Warning signs, unlike risk factors, are individual and signal an immediate risk. The first and most obvious warning sign, Singer says, is when people talk about killing themselves. If individuals say, “‘I don’t feel like this world is for me; I think people would be better off if I weren’t around,’ that’s a statement you should take seriously and follow up on, because it could be a statement that they are actively thinking about killing themselves.” Other signs include expressing a significant change in mood or significantly disrupted sleep. More subtle signs, Singer says, include a change in interests—a shift in what they find pleasurable.
In addition to being alert to risk factors and warning signs, it’s also necessary to be able to help clients build and expand protective factors such as social connectivity, therapeutic alliances, coping and problem-solving skills, and appropriate clinical care for physical and mental health issues and substance use disorders.
You Already Know More Than You Think
It’s not enough for social workers to be prepared to recognize warning signs and refer clients to others they think can be more helpful because, sometimes they are the resource that receives the referral.

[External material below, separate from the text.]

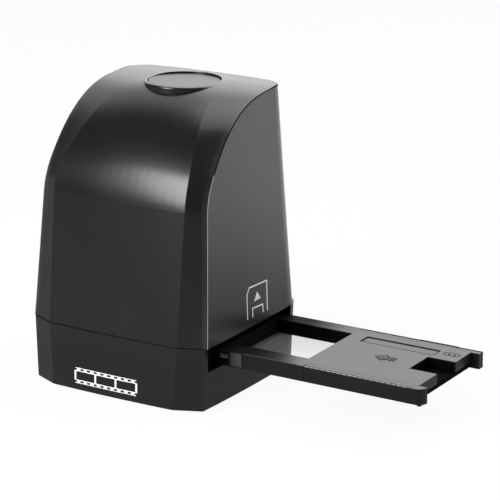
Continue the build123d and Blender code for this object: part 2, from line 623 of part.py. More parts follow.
def processor_chip():
    """The image processor on the front of the main board."""
    front = MAIN_BOARD_REAR_Y - BOARD_THICKNESS
    chip = block(-PROCESSOR_SIZE / 2, PROCESSOR_SIZE / 2, front - PROCESSOR_HEIGHT, front,
                 PROCESSOR_Z - PROCESSOR_SIZE / 2, PROCESSOR_Z + PROCESSOR_SIZE / 2)
    return chamfer(chip.faces().sort_by(Axis.Y)[0].edges(), PROCESSOR_HEIGHT / 4)


def usb_socket():
    """The small data socket between the main board and the rear wall."""
    half_w = SOCKET_WIDTH / 2
    half_h = SOCKET_HEIGHT / 2
    shell = block(-half_w, half_w, MAIN_BOARD_REAR_Y, SOCKET_END_Y, SOCKET_Z - half_h, SOCKET_Z + half_h)
    shell = chamfer(shell.edges().filter_by(Axis.Y).sort_by(Axis.Z)[:2], half_h / 3)
    mouth = block(-half_w + SOCKET_SHELL, half_w - SOCKET_SHELL, SOCKET_END_Y - SOCKET_DEPTH,
                  SOCKET_END_Y + 1, SOCKET_Z - half_h + SOCKET_SHELL, SOCKET_Z + half_h - SOCKET_SHELL)
    mouth = chamfer(mouth.edges().filter_by(Axis.Y).sort_by(Axis.Z)[:2], half_h / 3)
    tongue = block(-half_w / 2, half_w / 2, SOCKET_END_Y - SOCKET_DEPTH - SOCKET_SHELL, SOCKET_END_Y - 1,
                   SOCKET_Z, SOCKET_Z + SOCKET_SHELL * 2)
    return shell - mouth + tongue


# ---- scan button ----
def scan_button():
    """The round key with its skirt and its stem."""
    plate = boss_solid(BUTTON_RADIUS, -BUTTON_PLATE, 0)
    rim = plate.edges().filter_by(GeomType.CIRCLE).sort_by(Axis.Z)[-1]
    plate = fillet(rim, BUTTON_EDGE)
    skirt = boss_solid(BUTTON_RADIUS, -BUTTON_SKIRT_DEPTH, -BUTTON_PLATE)
    skirt -= boss_solid(BUTTON_RADIUS - BUTTON_SKIRT, -BUTTON_SKIRT_DEPTH - 1, -BUTTON_PLATE)
    stem = boss_solid(STEM_RADIUS, -STEM_LENGTH, -BUTTON_PLATE)
    return plate + skirt + stem


def button_spring():
    """The return spring's sleeve about the stem, from the carrier to the key."""
    outer = boss_solid(SPRING_RADIUS + SPRING_WIRE / 2, CARRIER_TOP, -BUTTON_PLATE)
    return outer - boss_solid(SPRING_RADIUS - SPRING_WIRE / 2, CARRIER_TOP - 1, 0)


def button_carrier():
    """The disc under the boss that guides the stem and carries the button board."""
    disc = boss_solid(BOSS_RADIUS, CARRIER_BOTTOM, CARRIER_TOP)
    for x in (-CARRIER_POST_X, CARRIER_POST_X):
        disc += BUTTON_PLANE * rod(x, 0, BUTTON_BOARD_TOP, CARRIER_BOTTOM, CARRIER_POST_RADIUS)
        disc -= BUTTON_PLANE * rod(x, 0, BUTTON_BOARD_TOP, CARRIER_TOP, SCREW_RADIUS)
    disc -= boss_solid(STEM_RADIUS + STEM_GAP, CARRIER_BOTTOM - 1, CARRIER_TOP + 1)
    pipe_hole = rod(0, LIGHT_PIPE_Y, CARRIER_BOTTOM - 1, CARRIER_TOP + 1, LIGHT_PIPE_RADIUS)
    return disc - BUTTON_PLANE * pipe_hole


def button_board():
    """The board under the carrier."""
    bottom = BUTTON_BOARD_TOP - BOARD_THICKNESS
    half_x = BUTTON_BOARD_X / 2
    board = block(-half_x, half_x, BUTTON_BOARD_Y0, BUTTON_BOARD_Y1, bottom, BUTTON_BOARD_TOP)
    for x in (-CARRIER_POST_X, CARRIER_POST_X):
        board -= rod(x, 0, bottom - 1, BUTTON_BOARD_TOP + 1, SCREW_RADIUS + SCREW_HOLE_GAP)
    return BUTTON_PLANE * board


def carrier_screws():
    """Screws from below through the button board into the carrier's posts."""
    bottom = BUTTON_BOARD_TOP - BOARD_THICKNESS
    places = [BUTTON_PLANE * Pos(x, 0, bottom) * Rot(180, 0, 0) for x in (-CARRIER_POST_X, CARRIER_POST_X)]
    return screws(places, CARRIER_SCREW_LENGTH)


def button_switch():
    """The small switch under the stem's travel."""
    contact = -STEM_LENGTH - BUTTON_TRAVEL - SWITCH_GAP
    half = SWITCH_SIZE / 2
    body_top = contact - SWITCH_BUTTON_HEIGHT
    body = block(-half, half, -half, half, BUTTON_BOARD_TOP, body_top)
    return BUTTON_PLANE * (body + rod(0, 0, body_top, contact, SWITCH_BUTTON_RADIUS))


def indicator_lens():
    """The light pipe behind the key, from the button board's lamp to the top surface."""
    pipe = rod(0, LIGHT_PIPE_Y, BUTTON_BOARD_TOP, LIGHT_PIPE_PROUD, LIGHT_PIPE_RADIUS)
    return BUTTON_PLANE * pipe


# ---- film holder ----
def near_rail(x0, x1):
    """A length of the rail on the holder's hinge side."""
    return block(x0, x1, HOLDER_FRONT_Y, HOLDER_FRONT_Y + HOLDER_NEAR_RAIL, HOLDER_BOTTOM_Z, HOLDER_TOP_Z)


def knuckle_starts():
    """Where the lid's hinge knuckles begin: one beside each window."""
    return [centre + KNUCKLE_START for centre in WINDOW_CENTRES]


def window(centre, margin, z0, z1):
    """The space over or under one film window."""
    half_x = WINDOW_LENGTH / 2 + margin
    half_y = WINDOW_WIDTH / 2 + margin
    return block(centre - half_x, centre + half_x, OPTICAL_Y - half_y, OPTICAL_Y + half_y, z0, z1)


def pin_ends(start):
    """Both ends of a hinge pin: its head lies before the knuckle and its tip behind it."""
    notch_x = start - KNUCKLE_LENGTH / 2 + PIN_NOTCH_LENGTH / 2
    return notch_x, start + KNUCKLE_LENGTH + PIN_NOTCH_LENGTH


def holder_frame():
    """The lower half of the holder: floor, both rails, end bar and the knuckles for the lid."""
    body = block(HOLDER_INNER_X, HOLDER_OUTER_X, HOLDER_FRONT_Y, HOLDER_REAR_Y,
                 HOLDER_BOTTOM_Z, HOLDER_TOP_Z)
    near_corner = body.edges().filter_by(Axis.Z).group_by(Axis.X)[-1].sort_by(Axis.Y)[0]
    body = fillet(near_corner, HOLDER_CORNER_RADIUS)
    body -= block(HOLDER_INNER_X + HOLDER_END_BAR, HOLDER_OUTER_X + 1, HOLDER_FRONT_Y + HOLDER_NEAR_RAIL,
                  HOLDER_REAR_Y - HOLDER_FAR_RAIL, HOLDER_BOTTOM_Z + HOLDER_FLOOR, HOLDER_TOP_Z + 1)
    body -= block(HOLDER_FLOOR_END_X, HOLDER_OUTER_X + 1, HOLDER_FRONT_Y + HOLDER_NEAR_RAIL,
                  HOLDER_REAR_Y - HOLDER_FAR_RAIL, HOLDER_BOTTOM_Z - 1, HOLDER_TOP_Z + 1)
    for centre in WINDOW_CENTRES:
        body -= window(centre, 0, HOLDER_BOTTOM_Z - 1, HOLDER_TOP_Z)
        body -= window(centre, PANE_MARGIN, PANE_TOP_Z - PANE_THICKNESS, PANE_TOP_Z)
        body -= window(centre, PANE_MARGIN, HOLDER_BOTTOM_Z - 1, PANE_TOP_Z)
    for start in knuckle_starts():
        body -= near_rail(start - LID_CLEARANCE, start + KNUCKLE_LENGTH + LID_CLEARANCE)
        head_x, tip_x = pin_ends(start)
        body -= rod_along_x(head_x, tip_x, PIN_Y, PIN_Z, PIN_RADIUS)
        body -= block(head_x, head_x + PIN_NOTCH_LENGTH, HOLDER_FRONT_Y - 1, PIN_Y + PIN_HEAD_RADIUS,
                      PIN_Z - PIN_HEAD_RADIUS, PIN_Z + PIN_HEAD_RADIUS)
    body -= block(TAB_X0 - LID_CLEARANCE, TAB_X1 + LID_CLEARANCE, HOLDER_REAR_Y - HOLDER_FAR_RAIL - 1,
                  HOLDER_REAR_Y + 1, HOLDER_TOP_Z - TAB_THICKNESS, HOLDER_TOP_Z + 1)
    lug = block(HOLDER_OUTER_X - LUG_LENGTH, HOLDER_OUTER_X, HOLDER_REAR_Y - HOLDER_FAR_RAIL,
                HOLDER_REAR_Y, HOLDER_BOTTOM_Z, HOLDER_TOP_Z)
    return body + lug


def holder_lid():
    """The upper half of the holder, with windows, finger notch, knuckles and thumb tab."""
    front_y = HOLDER_FRONT_Y + HOLDER_NEAR_RAIL + LID_CLEARANCE
    rear_y = HOLDER_REAR_Y - HOLDER_FAR_RAIL - LID_CLEARANCE
    lid = block(HOLDER_INNER_X + HOLDER_END_BAR + LID_CLEARANCE, LID_END_X, front_y, rear_y,
                LID_BOTTOM_Z, HOLDER_TOP_Z)
    for start in knuckle_starts():
        knuckle = block(start, start + KNUCKLE_LENGTH, HOLDER_FRONT_Y, front_y, HOLDER_BOTTOM_Z,
                        HOLDER_TOP_Z)
        knuckle -= block(start, start + KNUCKLE_LENGTH, HOLDER_FRONT_Y + HOLDER_NEAR_RAIL, front_y + 1,
                         HOLDER_BOTTOM_Z - 1, LID_BOTTOM_Z)
        knuckle -= rod_along_x(start - 1, start + KNUCKLE_LENGTH + 1, PIN_Y, PIN_Z, PIN_RADIUS + PIN_RUN)
        lid += knuckle
    for centre in WINDOW_CENTRES:
        lid -= window(centre, 0, LID_BOTTOM_Z - 1, HOLDER_TOP_Z + 1)
    lid -= block(NOTCH_X, LID_END_X + 1, NOTCH_FRONT_Y, NOTCH_REAR_Y, LID_BOTTOM_Z - 1, HOLDER_TOP_Z + 1)
    lid -= block(LABEL_X0, LABEL_X1, LABEL_Y0, LABEL_Y1, HOLDER_TOP_Z - LABEL_DEPTH, HOLDER_TOP_Z + 1)
    tab = block(TAB_X0, TAB_X1, HOLDER_REAR_Y - TAB_DEPTH, HOLDER_REAR_Y + TAB_PROUD,
                HOLDER_TOP_Z - TAB_THICKNESS + LID_CLEARANCE, HOLDER_TOP_Z)
    return lid + tab


def holder_panes():
    """The two clear panes under the film windows."""
    gap = DIFFUSER_GAP
    return Compound(children=[window(centre, PANE_MARGIN - gap, PANE_TOP_Z - PANE_THICKNESS, PANE_TOP_Z)
                              for centre in WINDOW_CENTRES])


def hinge_pins():
    """Two headed pins through the knuckles."""
    pins = []
    for start in knuckle_starts():
        head_x, tip_x = pin_ends(start)
        gap = (PIN_NOTCH_LENGTH - PIN_HEAD_LENGTH) / 2
        head = rod_along_x(head_x + gap, head_x + gap + PIN_HEAD_LENGTH, PIN_Y, PIN_Z, PIN_HEAD_RADIUS)
        pins.append(head + rod_along_x(head_x + gap, tip_x, PIN_Y, PIN_Z, PIN_RADIUS))
    return Compound(children=pins)


NODES = {
    "base_shell": base_shell,
    "bottom_plate": bottom_plate,
    "rubber_feet": rubber_feet,
    "base_screws": base_screws,
    "front_wrap": front_wrap,
    "rear_housing": rear_housing,
    "lower_film_guide": lower_film_guide,
    "upper_film_guide": upper_film_guide,
    "guide_screws": guide_screws,
    "backlight_box": backlight_box,
    "diffuser_plate": diffuser_plate,
    "backlight_board": backlight_board,
    "backlight_lamps": backlight_lamps,
    "light_tunnel": light_tunnel,
    "lens_barrel": lens_barrel,
    "lens_glass": lens_glass,
    "sensor_board": sensor_board,
    "sensor_chip": sensor_chip,
    "camera_bracket": camera_bracket,
    "bracket_screws": bracket_screws,
    "main_board": main_board,
    "board_screws": board_screws,
    "processor_chip": processor_chip,
    "usb_socket": usb_socket,
    "scan_button": scan_button,
    "button_spring": button_spring,
    "button_carrier": button_carrier,
    "button_board": button_board,
    "carrier_screws": carrier_screws,
    "button_switch": button_switch,
    "indicator_lens": indicator_lens,
    "holder_frame": holder_frame,
    "holder_lid": holder_lid,
    "holder_panes": holder_panes,
    "hinge_pins": hinge_pins,
}

os.makedirs("parts", exist_ok=True)
for name, make in NODES.items():
    export_step(make(), os.path.join("parts", name + ".step"))
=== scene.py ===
"""Looks of a film negative scanner: a dark moulded tower, its round key and its film holder."""

from __future__ import annotations

import json
import logging
import math
from dataclasses import dataclass, field
from enum import Enum
from typing import Callable, Sequence, Union

import bmesh
import bpy
from mathutils import Matrix, Vector

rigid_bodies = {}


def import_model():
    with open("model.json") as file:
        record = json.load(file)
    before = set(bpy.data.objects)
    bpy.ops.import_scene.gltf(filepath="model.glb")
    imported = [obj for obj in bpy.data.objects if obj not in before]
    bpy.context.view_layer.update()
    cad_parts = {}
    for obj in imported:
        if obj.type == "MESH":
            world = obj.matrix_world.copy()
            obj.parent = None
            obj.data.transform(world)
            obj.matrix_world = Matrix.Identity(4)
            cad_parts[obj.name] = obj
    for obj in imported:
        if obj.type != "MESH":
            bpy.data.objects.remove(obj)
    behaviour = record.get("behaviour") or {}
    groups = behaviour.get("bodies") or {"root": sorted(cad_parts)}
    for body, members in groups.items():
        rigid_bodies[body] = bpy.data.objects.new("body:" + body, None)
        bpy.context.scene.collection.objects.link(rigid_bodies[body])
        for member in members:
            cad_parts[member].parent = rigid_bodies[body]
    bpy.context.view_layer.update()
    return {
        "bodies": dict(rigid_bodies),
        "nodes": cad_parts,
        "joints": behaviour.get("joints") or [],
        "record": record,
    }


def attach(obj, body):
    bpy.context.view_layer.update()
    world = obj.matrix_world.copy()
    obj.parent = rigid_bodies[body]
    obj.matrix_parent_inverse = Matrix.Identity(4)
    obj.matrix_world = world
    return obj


LOG = logging.getLogger("film_scanner")
MM = 0.001
Point = tuple[float, float, float]
Plan = tuple[float, float]
Value = Union[float, "Signal"]


class Body(Enum):
    """The rigid bodies that pieces ride on."""

    HOUSING = "housing"
    KEY = "scan_key"
    HOLDER = "film_holder"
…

And while it’s crucial to become educated, it also may be helpful for those starting on their learning journeys to be reminded that they already have skills that can make a difference.
Social workers are in diverse fields, but at the bottom line we’re dealing with people. The desperation that leads to suicidal feelings is something everyone feels at one point or another, and it’s important to be able to respond effectively rather than feel it’s somebody else’s job if you’re not adequately trained. Get trained so you can at least ask the basic questions, diffuse the intensity, and be able to say to someone genuinely, ‘Let’s see what I can do. I may not be the person that can help you, but we’ll work together to find someone who can.’
Social workers all learn to rely on joining words: together, we, us, let’s. People who are suicidal feel isolated and alone, believing no one wants or understands them, no one wants to talk to them. Using these joining words is one of the simple techniques that begins to alleviate some of the stress. It doesn’t fix the whole thing, but there’s an opening of a door, and if you feel like that’s the best you can do, that’s okay.
What social workers need most is an understanding that suicide is not usually about wanting to die, but it’s rather a solution to a problem they can’t solve in any other way. It’s a crisis, and social workers are trained to work with crises. Caregivers need to be more open to the hints that people are dropping and talk to them about it, ask them to tell you more. And you don’t need advanced clinical skills to do this. You just have to be willing to walk with them, to sit with them in their pain, and help them out of the hard place they’re in.